The adhesive strength of the base resin and plating film was used to evaluate the adhesiveness. Specifically, each resin substrate was subjected to sulfuric acid copper plating in accordance with the process described above. After firing, the copper plating film obtained was cut to a width of 1 cm using a cutter, and the load when peeled at an angle of 90° and a pull rate of 50 mm/min in accordance with the printed circuit board test method JIS C5012 was measured using an Instron 5564 tester. Testing was repeated twice, and the average value is shown in Table 2.

2. Film Thickness

Each resin substrate was subjected to electroless copper plating in accordance with the process described above, and the plating thickness was measured using an x-ray fluorescence film thickness meter SFT 9450.

3. Appearance

Each resin substrate was subjected to electroless copper plating in accordance with the process described above, and the film on the test piece obtained was examined visually.

As is evident from the above working and comparative examples, electroless plating solution with guanosine added exhibits good adhesive strength on various resin substrates and do not have any significant effect on the plating deposition rate or appearance. In contrast, when other compounds were added, the adhesive strength was low or the appearance of the plating film obtained was poor.

Claims

1. An electroless copper plating solution containing guanosine.

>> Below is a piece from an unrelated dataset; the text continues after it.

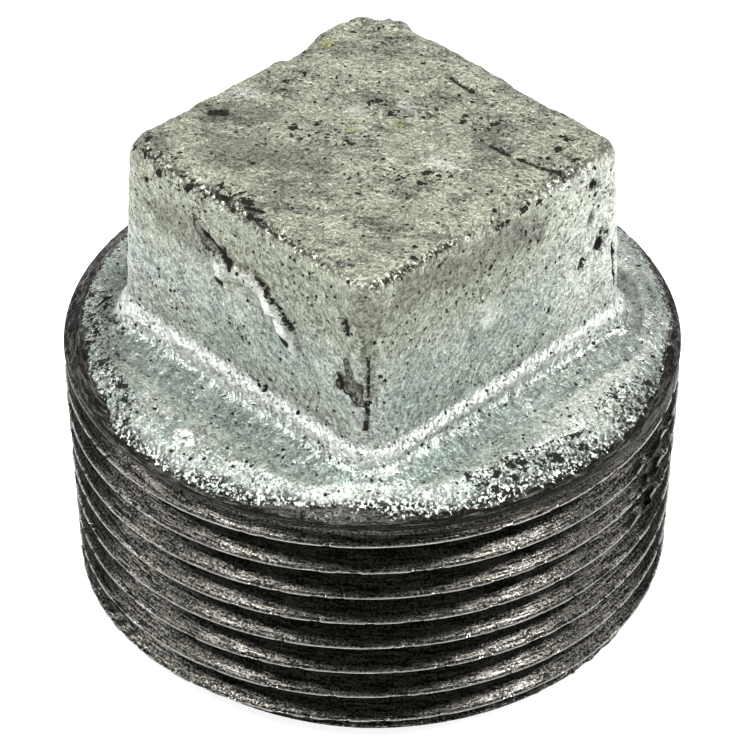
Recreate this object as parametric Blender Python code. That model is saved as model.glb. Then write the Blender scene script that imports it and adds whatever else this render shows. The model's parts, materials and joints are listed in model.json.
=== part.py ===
"""Square-head pipe plug with a 1-1/4 inch taper pipe thread, in Blender units of metres.

The plug is a single hollow casting: a threaded barrel, a shoulder with a bevelled rim, and a
drafted square head with rounded edges. The origin is the centre of the threaded end face, +Z
runs up through the head, and the head's four wrench flats face +X, +Y, -X and -Y.

The casting is lofted round the Z axis. Its section is worked out at each column angle, as a
list of (radius, height) pairs from the top of the core hollow, down and out over the end face,
and up the outside to the middle of the head. Neighbouring sections are joined by faces.
"""

import math

import bmesh
import bpy

MM = 0.001
INCH = 25.4 * MM

# Taper pipe thread: 11.5 threads per inch, and a radius that grows by 1 in 32 of the height.
PITCH = INCH / 11.5
TAPER = 1 / 32
END_CREST_RADIUS = 20.37 * MM
THREAD_DEPTH = 0.76 * PITCH
CREST_FLAT = 0.08
ROOT_FLAT = 0.06
LAST_CREST_HEIGHT = 17.32 * MM  # the highest full crest, measured on the +X side
THREAD_FADE_START = 17.2 * MM  # above this the groove gets shallower
THREAD_FADE_END = 18.7 * MM  # and here it has run out
END_CHAMFER_RADIUS = 19.37 * MM  # a 45 degree chamfer starts here on the end face
SNAP = 0.02 * MM  # thread points this close to the end of the thread lie on it

# Rim and shoulder between the thread and the head.
RIM_RADIUS = 20.85 * MM
RIM_BEVEL = [(20.6 * MM, 18.95 * MM), (19.4 * MM, 19.85 * MM), (18.9 * MM, 20.05 * MM)]
SHOULDER_HEIGHT = 20.3 * MM

# Square head.
HEAD_TOP = 34.3 * MM
HEAD_FOOT_WIDTH = 24.5 * MM  # across the flats, just above the foot fillet
HEAD_TOP_WIDTH = 23.7 * MM  # across the flats, just below the rounded top edge
HEAD_CORNER_RADIUS = 2.1 * MM
FOOT_FILLET_RADIUS = 1.9 * MM
TOP_EDGE_RADIUS = 1.3 * MM

# Core hollow: a wide cup in the barrel, with a narrower round-ended pocket in the head.
MOUTH_CHAMFER = 0.5 * MM
CUP_MOUTH_RADIUS = 14.0 * MM
CUP_ROOF_RADIUS = 13.6 * MM
CUP_ROOF_HEIGHT = 14.5 * MM
CUP_CORNER_RADIUS = 3.0 * MM
POCKET_FOOT_RADIUS = 6.8 * MM
POCKET_DOME_RADIUS = 6.5 * MM
POCKET_EDGE_RADIUS = 1.5 * MM
POCKET_TOP = 28.3 * MM

# Columns: a few close together round each head corner, and wider steps between the corners.
CORNER_SPAN = math.radians(10.8)
CORNER_STEPS = 4
FLAT_STEPS = 12

ZINC_COLOUR = (0.50, 0.53, 0.49, 1.0)
IRON_COLOUR = (0.035, 0.033, 0.030, 1.0)


def clear_scene():
    for obj in list(bpy.data.objects):
        bpy.data.objects.remove(obj)


def metal(name, colour, roughness, metallic):
    material = bpy.data.materials.new(name)
    material.use_nodes = True
    shader = material.node_tree.nodes["Principled BSDF"]
    shader.inputs["Base Color"].default_value = colour
    shader.inputs["Roughness"].default_value = roughness
    shader.inputs["Metallic"].default_value = metallic
    return material


def column_angles():
    """Angles from +X round to +X again, for both ends of the seam."""
    quarter = math.pi / 2
    angles = []
    for corner in range(4):
        middle = quarter * (corner + 0.5)
        start = middle - CORNER_SPAN / 2
        angles += [start + CORNER_SPAN * step / CORNER_STEPS for step in range(CORNER_STEPS)]
        gap = quarter - CORNER_SPAN
        start = middle + CORNER_SPAN / 2
        angles += [start + gap * step / FLAT_STEPS for step in range(FLAT_STEPS)]
    return angles + [angles[0] + 2 * math.pi]


def arc(centre, radius, start_degrees, end_degrees, steps):
    """Points (radius from the axis, height) on an arc of the section, both ends included."""
    points = []
    for step in range(steps + 1):
        turn = math.radians(start_degrees + (end_degrees - start_degrees) * step / steps)
        points.append((centre[0] + radius * math.cos(turn), centre[1] + radius * math.sin(turn)))
    return points


def rounded_square(half_width, corner_radius, angle):
    """Distance from the axis to the outline of a square with rounded corners."""
    turn = abs((angle + math.pi / 4) % (math.pi / 2) - math.pi / 4)
    straight = half_width - corner_radius
    if math.tan(turn) <= straight / half_width:
        return half_width / math.cos(turn)
    along = straight * (math.cos(turn) + math.sin(turn))
    across = straight * (math.cos(turn) - math.sin(turn))
    return along + math.sqrt(corner_radius**2 - across**2)


def hollow_section():
    """From the top of the pocket in the head, down to the mouth in the end face."""
    pocket_dome = arc((0.0, POCKET_TOP - POCKET_DOME_RADIUS), POCKET_DOME_RADIUS, 90, 0, 4)
    edge_centre = (POCKET_FOOT_RADIUS + POCKET_EDGE_RADIUS, CUP_ROOF_HEIGHT + POCKET_EDGE_RADIUS)
    pocket_edge = arc(edge_centre, POCKET_EDGE_RADIUS, 180, 270, 2)
    corner_centre = (CUP_ROOF_RADIUS - CUP_CORNER_RADIUS, CUP_ROOF_HEIGHT - CUP_CORNER_RADIUS)
    cup_corner = arc(corner_centre, CUP_CORNER_RADIUS, 90, 0, 3)
    mouth = [(CUP_MOUTH_RADIUS, MOUTH_CHAMFER), (CUP_MOUTH_RADIUS + MOUTH_CHAMFER, 0.0)]
    return pocket_dome + pocket_edge + cup_corner + mouth


def thread_radius(angle, height):
    """Outside radius of the barrel, from the trapezium-shaped thread, chamfer and rim."""
    crest = END_CREST_RADIUS + TAPER * height
    rise = LAST_CREST_HEIGHT + PITCH * angle / (2 * math.pi)
    phase = abs((height - rise) / PITCH - round((height - rise) / PITCH))
    flank = (phase - CREST_FLAT / 2) / (0.5 - CREST_FLAT / 2 - ROOT_FLAT / 2)
    fade = (THREAD_FADE_END - height) / (THREAD_FADE_END - THREAD_FADE_START)
    depth = THREAD_DEPTH * min(max(flank, 0.0), 1.0) * min(max(fade, 0.0), 1.0)
    return min(crest - depth, END_CHAMFER_RADIUS + height, RIM_RADIUS)


def thread_section(angle):
    """Up the barrel, with points at both ends of each crest and root flat."""
    phases = [-CREST_FLAT / 2, CREST_FLAT / 2, 0.5 - ROOT_FLAT / 2, 0.5 + ROOT_FLAT / 2]
    first_turn = -math.ceil(LAST_CREST_HEIGHT / PITCH) - 2
    section = []
    for turn in range(first_turn, 2):
        for phase in phases:
            height = LAST_CREST_HEIGHT + PITCH * (turn + phase + angle / (2 * math.pi))
            if height < SNAP:
                height = 0.0
            if height > THREAD_FADE_END - SNAP:
                height = THREAD_FADE_END
            section.append((thread_radius(angle, height), height))
    return section


def head_section(angle):
    """Foot fillet, drafted wrench flat and rounded top edge, ending at the top's centre."""
    section = []
    foot = (HEAD_FOOT_WIDTH / 2 + FOOT_FILLET_RADIUS, SHOULDER_HEIGHT + FOOT_FILLET_RADIUS)
    top = (HEAD_TOP_WIDTH / 2 - TOP_EDGE_RADIUS, HEAD_TOP - TOP_EDGE_RADIUS)
    for half_width, height in arc(foot, FOOT_FILLET_RADIUS, 270, 180, 4):
        corner = HEAD_CORNER_RADIUS + half_width - HEAD_FOOT_WIDTH / 2
        section.append((rounded_square(half_width, corner, angle), height))
    for half_width, height in arc(top, TOP_EDGE_RADIUS, 0, 90, 3):
        corner = HEAD_CORNER_RADIUS + half_width - HEAD_TOP_WIDTH / 2
        section.append((rounded_square(half_width, corner, angle), height))
    return section + [(0.0, HEAD_TOP)]


def whole_section(angle):
    return hollow_section() + thread_section(angle) + RIM_BEVEL + head_section(angle)


def is_thread_face(face):
    heights = [vertex.co.z for vertex in face.verts]
    radii = [math.hypot(vertex.co.x, vertex.co.y) for vertex in face.verts]
    on_barrel = max(heights) <= THREAD_FADE_END + SNAP and max(heights) > min(heights)
    return on_barrel and min(radii) > CUP_MOUTH_RADIUS + 2 * MOUTH_CHAMFER


def make_plug_body():
    """Loft the sections into one closed casting: zinc all over, bare iron on the thread."""
    bm = bmesh.new()
    columns = []
    for angle in column_angles():
        across = (math.cos(angle), math.sin(angle))
        section = whole_section(angle)
        columns.append([bm.verts.new((r * across[0], r * across[1], z)) for r, z in section])
    for left, right in zip(columns, columns[1:]):
        for row in range(len(left) - 1):
            bm.faces.new((left[row], right[row], right[row + 1], left[row + 1]))
    bmesh.ops.remove_doubles(bm, verts=bm.verts, dist=0.001 * MM)
    bmesh.ops.recalc_face_normals(bm, faces=bm.faces)
    for face in bm.faces:
        face.material_index = int(is_thread_face(face))
    mesh = bpy.data.meshes.new("plug_body")
    bm.to_mesh(mesh)
    bm.free()
    mesh.materials.append(metal("galvanised_zinc", ZINC_COLOUR, 0.42, 0.6))
    mesh.materials.append(metal("bare_thread_iron", IRON_COLOUR, 0.35, 0.9))
    mesh.shade_smooth()
    mesh.set_sharp_from_angle(angle=math.radians(35))
    body = bpy.data.objects.new("plug_body", mesh)
    bpy.context.scene.collection.objects.link(body)
    return body


clear_scene()
make_plug_body()
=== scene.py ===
"""Galvanised square-head pipe plug: its cast, coated and cut surfaces in fine detail.

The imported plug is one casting. Here it is shown as two closed meshes that meet on a flat ring
inside the metal, level with the lower edge of the rim: the galvanised head with its shoulder,
and the bare threaded barrel. Shapes are worked out in millimetres and become metres in Blender.
"""

from collections import namedtuple
import itertools
import json
import math

import bpy
import numpy as np
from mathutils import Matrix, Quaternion, Vector


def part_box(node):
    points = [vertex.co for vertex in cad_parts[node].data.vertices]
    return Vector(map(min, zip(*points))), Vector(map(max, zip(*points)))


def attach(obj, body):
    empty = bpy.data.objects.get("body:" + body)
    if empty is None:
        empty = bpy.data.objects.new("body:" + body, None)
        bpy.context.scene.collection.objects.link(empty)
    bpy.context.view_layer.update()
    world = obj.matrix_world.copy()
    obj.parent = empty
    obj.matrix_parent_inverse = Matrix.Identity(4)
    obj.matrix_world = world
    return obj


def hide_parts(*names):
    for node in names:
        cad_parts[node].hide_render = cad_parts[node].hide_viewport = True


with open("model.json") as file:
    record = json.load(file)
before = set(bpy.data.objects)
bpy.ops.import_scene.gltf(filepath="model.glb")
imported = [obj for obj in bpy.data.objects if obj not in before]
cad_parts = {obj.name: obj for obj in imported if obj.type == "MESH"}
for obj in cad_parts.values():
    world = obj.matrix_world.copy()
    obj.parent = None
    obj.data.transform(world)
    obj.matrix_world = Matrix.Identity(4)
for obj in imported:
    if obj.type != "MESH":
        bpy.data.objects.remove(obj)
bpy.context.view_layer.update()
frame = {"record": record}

MM = 0.001
NODE = "plug_body"

LOW_CORNER, HIGH_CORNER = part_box(NODE)
RIM_RADIUS = HIGH_CORNER[0] / MM
HEAD_TOP = HIGH_CORNER[2] / MM
MOUNTS = {mount["name"]: mount for mount in frame["record"]["mounts"]}
FLAT = MOUNTS["wrench_flat_plus_x"]
DRAFT = FLAT["axis"][2] / FLAT["axis"][0]

# Thread: 11.5 threads per inch and a 1 in 16 taper on the diameter.
PITCH = 25.4 / 11.5
TAPER = 1 / 32
END_CREST_RADIUS = 20.37
THREAD_DEPTH = 0.76 * PITCH
CREST_FLAT = 0.03
ROOT_FLAT = 0.06
LAST_CREST_HEIGHT = 17.32
THREAD_FADE_START = 17.2
THREAD_FADE_END = 18.7
END_CHAMFER_RADIUS = 19.37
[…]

2. An electroless copper plating solution according to claim 1 also containing copper ion, reducing agent, copper ion complexing agent, and pH adjuster.

3. An electroless copper plating solution according to claim 1 wherein the content of guanosine is 5-30 mg/L relative to the plating solution.

4. An electroless copper plating solution according to claim 2 containing tartaric acid or a salt thereof as a complexing agent.

5. A method for forming a copper film on the surface of an article being plated using an electroless copper plating solution of any of claims 1-4.